I would defy anyone who thinks that modern dress productions of Wagner cannot work to watch the footage of Act III of the Valkyrie being performed on the Pyramid Stage at Glastonbury, and to pay particular attention to the audience's reaction to it. 

As long as you're playing Wagner's music, it's probably going to do all right, but the production in such a case detracts and doesn't enhance. Adolphe Appia was a great and innovative director and designer without doing any of that nonsense. Wieland Wagner's minimalist stagings were acceptable; they were still true to the works. 



Distracts from what? Enhances what

This is the whole problem. You think that there is some magical pre-existent thing called "the work" and you can validly judge a production according to some standard of "truthfulness" about "the work". I would call that -- what was the word you used? -- nonsense.

There is no "work". There is only ever this group of actors in this theatre. with this audience; and what matters is what works, today, in this particular setting. A bad production is one that doesn't make sense or is contradictory or obscure or (the only unpardonable offence) boring. 

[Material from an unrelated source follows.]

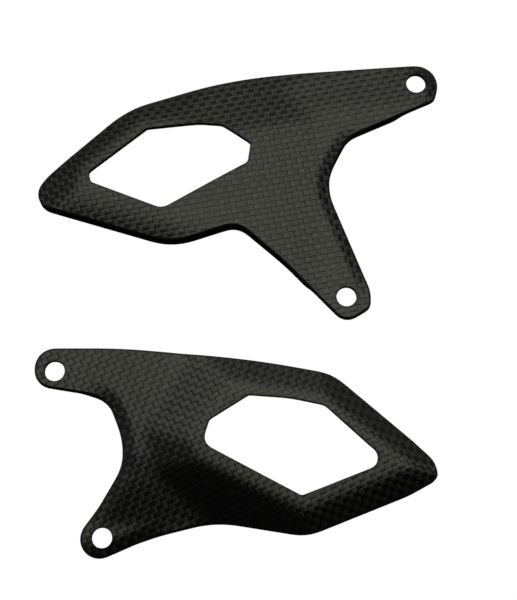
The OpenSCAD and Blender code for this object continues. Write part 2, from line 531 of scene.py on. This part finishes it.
class Graph:
    """A material's node graph, with a short way to write sums."""

    def __init__(self, name):
        self.material = bpy.data.materials.new(name)
        self.material.use_nodes = True
        self.tree = self.material.node_tree
        self.bsdf = self.tree.nodes["Principled BSDF"]

    def node(self, kind, **settings):
        made = self.tree.nodes.new(kind)
        for key, value in settings.items():
            setattr(made, key, value)
        return made

    def put(self, socket, value):
        if isinstance(value, bpy.types.NodeSocket):
            self.tree.links.new(value, socket)
        else:
            socket.default_value = value

    def math(self, operation, *values):
        made = self.node("ShaderNodeMath", operation=operation)
        for socket, value in zip(made.inputs, values):
            self.put(socket, value)
        return made.outputs[0]

    def mix(self, factor, a, b):
        return self.math("ADD", a, self.math("MULTIPLY", factor, self.math("SUBTRACT", b, a)))

    def vector(self, operation, *values):
        made = self.node("ShaderNodeVectorMath", operation=operation)
        for socket, value in zip(made.inputs, values):
            self.put(socket, value)
        return made.outputs[0]

    def scaled(self, vector, factor):
        made = self.node("ShaderNodeVectorMath", operation="SCALE")
        self.put(made.inputs[0], vector)
        self.put(made.inputs["Scale"], factor)
        return made.outputs[0]

    def noise(self, vector, scale, detail=2.0):
        made = self.node("ShaderNodeTexNoise")
        self.put(made.inputs["Vector"], vector)
        made.inputs["Scale"].default_value = scale
        made.inputs["Detail"].default_value = detail
        return made

    def bump(self, height):
        """A surface normal from a height in metres."""
        made = self.node("ShaderNodeBump")
        made.inputs["Strength"].default_value = 1.0
        made.inputs["Distance"].default_value = 1.0
        self.put(made.inputs["Height"], height)
        return made.outputs[0]

    def attribute(self, name):
        return self.node("ShaderNodeAttribute", attribute_name=name).outputs["Fac"]

    def set(self, **values):
        for name, value in values.items():
            self.put(self.bsdf.inputs[name.replace("_", " ")], value)


def weave_material(side, heading):
    """Plain-weave carbon fibre under a matt clear coat.

    Each crossing shows as a pillow: the upper tow is crowned across its width and dives
    under its neighbours at both ends. The sheen follows the fibres.
    """
    g = Graph(f"carbon_weave_{side}")
    uv = g.node("ShaderNodeUVMap", uv_map="weave").outputs[0]
    drift = g.noise(uv, 45.0, 1.0).outputs["Color"]
    drift = g.scaled(g.vector("SUBTRACT", drift, (0.5, 0.5, 0.5)), TOW_WANDER)
    turned = g.node("ShaderNodeVectorRotate", rotation_type="Z_AXIS")
    g.put(turned.inputs["Vector"], g.vector("ADD", uv, drift))
    turned.inputs["Angle"].default_value = -math.radians(heading)
    tows = g.node("ShaderNodeSeparateXYZ")
    g.put(tows.inputs[0], g.scaled(turned.outputs[0], 1 / TOW_PITCH))
    u, v = tows.outputs[0], tows.outputs[1]
    column, row = g.math("FLOOR", u), g.math("FLOOR", v)
    fu = g.math("SUBTRACT", g.math("SUBTRACT", u, column), 0.5)
    fv = g.math("SUBTRACT", g.math("SUBTRACT", v, row), 0.5)
    half = g.math("MULTIPLY", g.math("ADD", column, row), 0.5)
    weft = g.math("GREATER_THAN", g.math("FRACT", half), 0.25)
    across, along = g.mix(weft, fu, fv), g.mix(weft, fv, fu)

    def arch(t, steepness):
        """1 along the middle of a tow, falling to 0 at t = +-0.5, mostly near there."""
        far = g.math("POWER", g.math("ABSOLUTE", g.math("MULTIPLY", t, 2.0)), steepness)
        return g.math("SUBTRACT", 1.0, far)

    crown, dive = arch(across, 4.0), arch(along, 3.0)
    strand = g.node("ShaderNodeCombineXYZ")
    g.put(strand.inputs[0], g.math("MULTIPLY", across, 9.0))
    g.put(strand.inputs[1], g.math("MULTIPLY", along, 0.8))
    g.put(strand.inputs[2], g.mix(weft, column, g.math("ADD", row, 37.0)))
    fibres = g.noise(strand.outputs[0], 1.6, 3.0).outputs["Fac"]
    pillow = g.math("ADD", g.math("MULTIPLY", dive, TOW_DIVE),
                    g.math("MULTIPLY", crown, TOW_CROWN))
    height = g.math("ADD", pillow, g.math("MULTIPLY", fibres, FIBRE_RELIEF))

    tow = g.node("ShaderNodeTexWhiteNoise", noise_dimensions="1D")
    g.put(tow.inputs["W"], g.mix(weft, column, g.math("ADD", row, 91.0)))
    vary = g.math("SUBTRACT", tow.outputs["Value"], 0.5)
    gap = g.math("GREATER_THAN", g.math("ABSOLUTE", across), GAP_FROM)
    wear = g.attribute("wear")
    shine = g.math("ADD", 0.5, g.math("MULTIPLY", vary, 0.12))
    shine = g.math("MULTIPLY", shine, g.math("SUBTRACT", 1.0, g.math("MULTIPLY", gap, 0.1)))
    peel = g.noise(uv, 900.0, 2.0).outputs["Fac"]
    coat_height = g.math("ADD", g.math("MULTIPLY", pillow, COAT_FOLLOWS),
                         g.math("MULTIPLY", peel, PEEL_RELIEF))
    tint = g.node("ShaderNodeMix", data_type="RGBA")
    g.put(tint.inputs["Factor"], fibres)
    tint.inputs["A"].default_value = (0.0006, 0.0006, 0.0005, 1)
    tint.inputs["B"].default_value = (0.002, 0.002, 0.0018, 1)
    tangent = g.node("ShaderNodeTangent", direction_type="UV_MAP", uv_map="weave")
    g.set(
        Base_Color=tint.outputs["Result"],
        Roughness=g.math("ADD", 0.27, g.math("MULTIPLY", wear, 0.12)),
        Specular_IOR_Level=shine,
        Anisotropic=0.86,
        Anisotropic_Rotation=g.math("ADD", heading / 360, g.math("MULTIPLY", weft, 0.25)),
        Tangent=tangent.outputs[0],
        Normal=g.bump(height),
        Coat_Weight=0.35,
        Coat_Roughness=0.36,
        Coat_Normal=g.bump(coat_height),
    )
    return g.material


def core_material():
    """The cut and sanded edge of the laminate: thin dark layers with a little glue between."""
    g = Graph("carbon_core")
    place = g.node("ShaderNodeTexCoord").outputs["Object"]
    axes = g.node("ShaderNodeSeparateXYZ")
    g.put(axes.inputs[0], place)
    wander = g.math("MULTIPLY", g.noise(place, 160.0).outputs["Fac"], LAYER_WANDER)
    level = g.math("ADD", axes.outputs[2], wander)
    layer = g.math("FRACT", g.math("DIVIDE", level, LAYER_PITCH))
    line = g.math("LESS_THAN", layer, GLUE_SHARE)
    grain = g.noise(place, 2600.0, 3.0).outputs["Fac"]
    tint = g.node("ShaderNodeMix", data_type="RGBA")
    g.put(tint.inputs["Factor"], g.math("MULTIPLY", line, grain))
    tint.inputs["A"].default_value = (0.004, 0.004, 0.004, 1)
    tint.inputs["B"].default_value = (0.016, 0.016, 0.015, 1)
    height = g.math("ADD", g.math("MULTIPLY", line, GLUE_RELIEF),
                    g.math("MULTIPLY", grain, SANDED_RELIEF))
    g.set(Base_Color=tint.outputs["Result"], Roughness=0.6, Specular_IOR_Level=0.35,
          Normal=g.bump(height))
    return g.material


def back_material():
    """The underside, left rough by the peel ply: a fine woven print over faint tows."""
    g = Graph("carbon_back")
    uv = g.node("ShaderNodeUVMap", uv_map="weave").outputs[0]
    axes = g.node("ShaderNodeSeparateXYZ")
    g.put(axes.inputs[0], g.scaled(uv, 2 * math.pi / PRINT_PITCH))
    fine = g.math("MULTIPLY", g.math("SINE", axes.outputs[0]), g.math("SINE", axes.outputs[1]))
    blotch = g.noise(uv, 120.0, 4.0).outputs["Fac"]
    grain = g.noise(uv, 3000.0, 2.0).outputs["Fac"]
    height = g.math("ADD", g.math("MULTIPLY", fine, PRINT_RELIEF),
                    g.math("MULTIPLY", grain, GRAIN_RELIEF))
    tint = g.node("ShaderNodeMix", data_type="RGBA")
    g.put(tint.inputs["Factor"], blotch)
    tint.inputs["A"].default_value = (0.008, 0.008, 0.008, 1)
    tint.inputs["B"].default_value = (0.022, 0.022, 0.021, 1)
    g.set(Base_Color=tint.outputs["Result"], Roughness=0.62, Specular_IOR_Level=0.4,
          Normal=g.bump(height))
    return g.material


# ---------------------------------------------------------------- light, floor and camera


def softbox(name, north, east, size, radiance, colour):
    """A rectangular lamp that faces the pair; north and east are its angles from straight up."""
    data = bpy.data.lights.new(name, "AREA")
    data.shape = "RECTANGLE"
    data.size, data.size_y = size
    data.energy = radiance * math.pi * size[0] * size[1]
    data.color = colour
    lamp = bpy.data.objects.new(name, data)
    way = Vector((math.tan(math.radians(east)), math.tan(math.radians(north)), 1)).normalized()
    lamp.location = way * LAMP_DISTANCE
    lamp.rotation_mode = "QUATERNION"
    lamp.rotation_quaternion = way.to_track_quat("Z", "Y")
    bpy.context.scene.collection.objects.link(lamp)


def white_floor():
    """A plain white floor that lights nothing, so the pair stands in an empty white field."""
    mesh = bpy.data.meshes.new("floor")
    reach = FLOOR_REACH
    corners = [(-reach, -reach, 0), (reach, -reach, 0), (reach, reach, 0), (-reach, reach, 0)]
    mesh.from_pydata(corners, [], [(0, 1, 2, 3)])
    floor = bpy.data.objects.new("floor", mesh)
    floor.location.z = -FLOOR_GAP
    floor.visible_glossy = False
    floor.visible_diffuse = False
    bpy.context.scene.collection.objects.link(floor)
    paper = Graph("white_paper")
    glow = paper.node("ShaderNodeEmission")
    glow.inputs["Color"].default_value = (1, 1, 1, 1)
    out = paper.tree.nodes["Material Output"]
    paper.tree.links.new(glow.outputs[0], out.inputs["Surface"])
    mesh.materials.append(paper.material)


def white_world():
    """A world that the camera sees as white, and that lights the pair only a little."""
    world = bpy.data.worlds.new("studio")
    bpy.context.scene.world = world
    world.use_nodes = True
    nodes, links = world.node_tree.nodes, world.node_tree.links
    seen = nodes.new("ShaderNodeBackground")
    seen.inputs["Color"].default_value = (1, 1, 1, 1)
    path = nodes.new("ShaderNodeLightPath")
    choose = nodes.new("ShaderNodeMixShader")
    fill = nodes["Background"]
    fill.inputs["Color"].default_value = (WORLD_FILL, WORLD_FILL, WORLD_FILL, 1)
    links.new(path.outputs["Is Camera Ray"], choose.inputs["Fac"])
    links.new(fill.outputs[0], choose.inputs[1])
    links.new(seen.outputs[0], choose.inputs[2])
    links.new(choose.outputs[0], nodes["World Output"].inputs["Surface"])


def camera():
    """Above the pair and a little to its near side, far enough away to be almost flat."""
    back = Vector((0, -math.cos(CAMERA_ELEVATION), math.sin(CAMERA_ELEVATION)))
    data = bpy.data.cameras.new("camera")
    data.sensor_width = SENSOR_WIDTH
    data.lens = FOCAL_LENGTH
    data.clip_start, data.clip_end = 0.01, 20
    made = bpy.data.objects.new("camera", data)
    made.location = CAMERA_TARGET + back * CAMERA_DISTANCE
    made.rotation_mode = "QUATERNION"
    made.rotation_quaternion = back.to_track_quat("Z", "Y")
    bpy.context.scene.collection.objects.link(made)
    bpy.context.scene.camera = made


# ---------------------------------------------------------------- build


def build():
    core, back = core_material(), back_material()
    for side, (_, heading, _) in GUARDS.items():
        guard = Guard(side)
        tops = [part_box(f"{side}_{ply}")[1].z for ply, _ in PLIES]
        depths = [tops[0] - top for top in tops] + [guard.laminate]
        skins = (weave_material(side, heading), core, core, back)
        for i, (ply, slot) in enumerate(PLIES):
            ply_piece(guard, ply, depths[i], depths[i + 1] - depths[i], skins[i])


build()
for lamp in LAMPS:
    softbox(*lamp)
white_floor()
white_world()
camera()
bpy.context.scene.view_settings.view_transform = "Standard"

I saw a gender-swapped production of Henry V last year, which conflated Princess Catherine and the Dauphin into a single figure. It didn't work, for me, on its own terms, because it asked me to believe in a world where women lead armies and serve alongside male soldiers, but can also be bartered by their fathers in dynastic marriages. The same company did a gender-swapped Dream a few months later, in which Hermia and Lysander are both men; and Helena and Demetrius are women; so the story became about two gay couples being unwillingly forced into straight marriages. This made sense; it added something to the humour of the piece. And it made it easier to keep track of who was meant to be in love with who. 

And it's always nice to see a female Bottom.